-- start of Information supplied --

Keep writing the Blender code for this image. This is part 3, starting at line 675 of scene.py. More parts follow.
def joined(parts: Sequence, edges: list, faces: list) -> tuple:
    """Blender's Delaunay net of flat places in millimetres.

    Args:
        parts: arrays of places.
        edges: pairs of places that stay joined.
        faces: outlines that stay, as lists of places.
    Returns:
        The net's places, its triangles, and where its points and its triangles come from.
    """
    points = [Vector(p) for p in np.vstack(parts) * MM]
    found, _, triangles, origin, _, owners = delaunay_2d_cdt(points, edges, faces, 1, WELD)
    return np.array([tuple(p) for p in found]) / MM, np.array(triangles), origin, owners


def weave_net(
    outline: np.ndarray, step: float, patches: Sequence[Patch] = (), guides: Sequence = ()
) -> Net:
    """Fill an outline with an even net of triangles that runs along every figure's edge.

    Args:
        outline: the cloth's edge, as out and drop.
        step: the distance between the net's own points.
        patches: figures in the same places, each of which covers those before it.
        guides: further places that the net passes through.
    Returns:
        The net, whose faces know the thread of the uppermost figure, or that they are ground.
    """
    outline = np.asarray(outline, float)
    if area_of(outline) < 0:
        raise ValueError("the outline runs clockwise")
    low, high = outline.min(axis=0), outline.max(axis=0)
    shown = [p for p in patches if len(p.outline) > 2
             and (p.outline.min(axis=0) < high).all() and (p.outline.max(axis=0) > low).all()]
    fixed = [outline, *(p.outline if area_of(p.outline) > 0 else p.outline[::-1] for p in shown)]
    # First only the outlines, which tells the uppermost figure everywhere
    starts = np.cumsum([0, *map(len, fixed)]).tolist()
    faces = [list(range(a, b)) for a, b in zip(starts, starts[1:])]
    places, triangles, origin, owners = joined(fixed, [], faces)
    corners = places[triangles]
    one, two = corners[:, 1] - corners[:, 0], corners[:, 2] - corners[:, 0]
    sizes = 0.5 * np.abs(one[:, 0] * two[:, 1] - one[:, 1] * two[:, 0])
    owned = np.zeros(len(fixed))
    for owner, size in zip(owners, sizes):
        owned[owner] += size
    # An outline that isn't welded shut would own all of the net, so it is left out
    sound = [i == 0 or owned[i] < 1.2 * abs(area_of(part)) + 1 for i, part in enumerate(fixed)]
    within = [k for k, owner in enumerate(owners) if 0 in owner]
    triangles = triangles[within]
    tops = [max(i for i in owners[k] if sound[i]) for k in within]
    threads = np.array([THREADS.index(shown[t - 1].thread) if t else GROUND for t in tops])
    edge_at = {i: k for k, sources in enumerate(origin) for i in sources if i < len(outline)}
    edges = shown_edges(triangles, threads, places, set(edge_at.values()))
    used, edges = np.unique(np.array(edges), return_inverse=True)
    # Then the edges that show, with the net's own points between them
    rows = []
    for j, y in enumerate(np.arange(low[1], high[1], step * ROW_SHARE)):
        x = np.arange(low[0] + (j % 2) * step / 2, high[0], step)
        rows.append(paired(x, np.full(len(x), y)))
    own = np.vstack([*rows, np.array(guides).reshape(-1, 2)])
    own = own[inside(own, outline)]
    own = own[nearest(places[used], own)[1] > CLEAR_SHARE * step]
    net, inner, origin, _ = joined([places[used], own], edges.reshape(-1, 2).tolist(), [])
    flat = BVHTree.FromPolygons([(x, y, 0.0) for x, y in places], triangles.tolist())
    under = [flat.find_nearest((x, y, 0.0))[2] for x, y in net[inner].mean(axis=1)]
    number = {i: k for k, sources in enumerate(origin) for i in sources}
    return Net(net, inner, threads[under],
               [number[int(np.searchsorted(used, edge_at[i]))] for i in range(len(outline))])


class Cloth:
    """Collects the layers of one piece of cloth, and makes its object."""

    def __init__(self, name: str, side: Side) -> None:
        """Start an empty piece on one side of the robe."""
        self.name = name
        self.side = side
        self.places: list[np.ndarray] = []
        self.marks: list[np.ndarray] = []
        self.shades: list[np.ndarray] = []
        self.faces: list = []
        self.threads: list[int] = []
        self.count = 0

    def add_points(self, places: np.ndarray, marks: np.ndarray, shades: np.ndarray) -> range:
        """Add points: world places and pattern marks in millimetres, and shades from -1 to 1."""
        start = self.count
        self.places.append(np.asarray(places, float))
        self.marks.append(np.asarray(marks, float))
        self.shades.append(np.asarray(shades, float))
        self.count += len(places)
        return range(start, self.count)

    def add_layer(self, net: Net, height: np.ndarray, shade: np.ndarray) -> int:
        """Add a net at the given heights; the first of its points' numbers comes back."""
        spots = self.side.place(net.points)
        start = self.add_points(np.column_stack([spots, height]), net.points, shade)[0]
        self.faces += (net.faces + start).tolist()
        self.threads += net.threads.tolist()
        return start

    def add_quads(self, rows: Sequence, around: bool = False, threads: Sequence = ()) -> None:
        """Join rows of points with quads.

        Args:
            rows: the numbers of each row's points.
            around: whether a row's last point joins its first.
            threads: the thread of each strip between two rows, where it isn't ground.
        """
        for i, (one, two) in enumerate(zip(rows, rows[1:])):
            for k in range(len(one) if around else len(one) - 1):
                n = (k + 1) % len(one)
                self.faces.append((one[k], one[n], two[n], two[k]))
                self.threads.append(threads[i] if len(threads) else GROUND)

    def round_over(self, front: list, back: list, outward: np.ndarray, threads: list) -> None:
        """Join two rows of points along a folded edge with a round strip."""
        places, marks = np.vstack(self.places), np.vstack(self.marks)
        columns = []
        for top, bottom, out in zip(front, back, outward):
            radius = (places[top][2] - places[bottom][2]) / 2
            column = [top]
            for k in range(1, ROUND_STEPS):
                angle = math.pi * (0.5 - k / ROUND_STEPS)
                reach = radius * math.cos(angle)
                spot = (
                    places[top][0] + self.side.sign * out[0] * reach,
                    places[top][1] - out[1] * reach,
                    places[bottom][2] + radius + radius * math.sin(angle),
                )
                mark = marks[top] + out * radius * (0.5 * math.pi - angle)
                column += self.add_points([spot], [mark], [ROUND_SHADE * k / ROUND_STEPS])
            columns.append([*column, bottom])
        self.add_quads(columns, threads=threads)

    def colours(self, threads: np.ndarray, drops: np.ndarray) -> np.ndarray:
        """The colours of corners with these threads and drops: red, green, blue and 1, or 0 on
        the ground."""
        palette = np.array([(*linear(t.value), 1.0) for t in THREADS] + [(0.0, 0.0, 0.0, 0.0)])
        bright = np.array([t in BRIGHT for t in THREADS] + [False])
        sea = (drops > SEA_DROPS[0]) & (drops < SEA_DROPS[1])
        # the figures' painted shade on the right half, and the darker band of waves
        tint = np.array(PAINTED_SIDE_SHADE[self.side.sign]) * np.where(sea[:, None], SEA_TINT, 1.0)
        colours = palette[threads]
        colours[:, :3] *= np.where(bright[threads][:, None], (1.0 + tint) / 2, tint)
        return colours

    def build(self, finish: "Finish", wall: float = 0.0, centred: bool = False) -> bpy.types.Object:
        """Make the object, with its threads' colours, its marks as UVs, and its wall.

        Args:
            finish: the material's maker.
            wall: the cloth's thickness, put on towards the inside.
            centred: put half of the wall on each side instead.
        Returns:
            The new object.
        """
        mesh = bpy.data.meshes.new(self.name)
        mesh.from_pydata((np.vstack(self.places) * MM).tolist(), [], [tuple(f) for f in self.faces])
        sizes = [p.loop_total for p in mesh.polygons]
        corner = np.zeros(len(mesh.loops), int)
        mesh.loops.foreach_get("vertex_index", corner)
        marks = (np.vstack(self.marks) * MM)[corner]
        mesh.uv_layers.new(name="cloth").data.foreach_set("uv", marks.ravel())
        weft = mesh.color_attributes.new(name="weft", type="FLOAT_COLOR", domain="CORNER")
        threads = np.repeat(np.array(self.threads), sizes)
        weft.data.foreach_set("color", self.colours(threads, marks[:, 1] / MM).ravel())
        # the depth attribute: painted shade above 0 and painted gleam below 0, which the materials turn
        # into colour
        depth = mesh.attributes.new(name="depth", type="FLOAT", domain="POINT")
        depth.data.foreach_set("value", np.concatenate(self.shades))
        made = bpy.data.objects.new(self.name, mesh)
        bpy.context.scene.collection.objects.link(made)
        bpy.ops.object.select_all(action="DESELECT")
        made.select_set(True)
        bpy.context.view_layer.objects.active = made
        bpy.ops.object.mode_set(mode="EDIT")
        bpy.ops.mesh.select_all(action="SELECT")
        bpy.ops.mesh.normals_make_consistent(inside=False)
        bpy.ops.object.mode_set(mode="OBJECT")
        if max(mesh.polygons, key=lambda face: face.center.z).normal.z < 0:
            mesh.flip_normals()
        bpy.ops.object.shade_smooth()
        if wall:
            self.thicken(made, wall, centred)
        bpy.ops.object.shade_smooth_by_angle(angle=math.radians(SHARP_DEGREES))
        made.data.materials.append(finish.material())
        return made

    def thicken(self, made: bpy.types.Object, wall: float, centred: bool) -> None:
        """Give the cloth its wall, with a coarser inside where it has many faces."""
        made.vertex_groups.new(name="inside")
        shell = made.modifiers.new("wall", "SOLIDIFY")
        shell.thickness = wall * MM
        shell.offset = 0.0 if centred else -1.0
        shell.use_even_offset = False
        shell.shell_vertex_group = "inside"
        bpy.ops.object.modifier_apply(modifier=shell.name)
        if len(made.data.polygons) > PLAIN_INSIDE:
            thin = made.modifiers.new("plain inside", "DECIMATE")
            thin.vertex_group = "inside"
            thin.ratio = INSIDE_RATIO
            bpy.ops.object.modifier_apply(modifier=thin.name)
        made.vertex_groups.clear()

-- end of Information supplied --

**Stated problem:** Print, unaltered, every line from the beginning of the material down to the line with "places in millimetres.".

**Answer to this task:**
Keep writing the Blender code for this image. This is part 3, starting at line 675 of scene.py. More parts follow.
def joined(parts: Sequence, edges: list, faces: list) -> tuple:
    """Blender's Delaunay net of flat places in millimetres.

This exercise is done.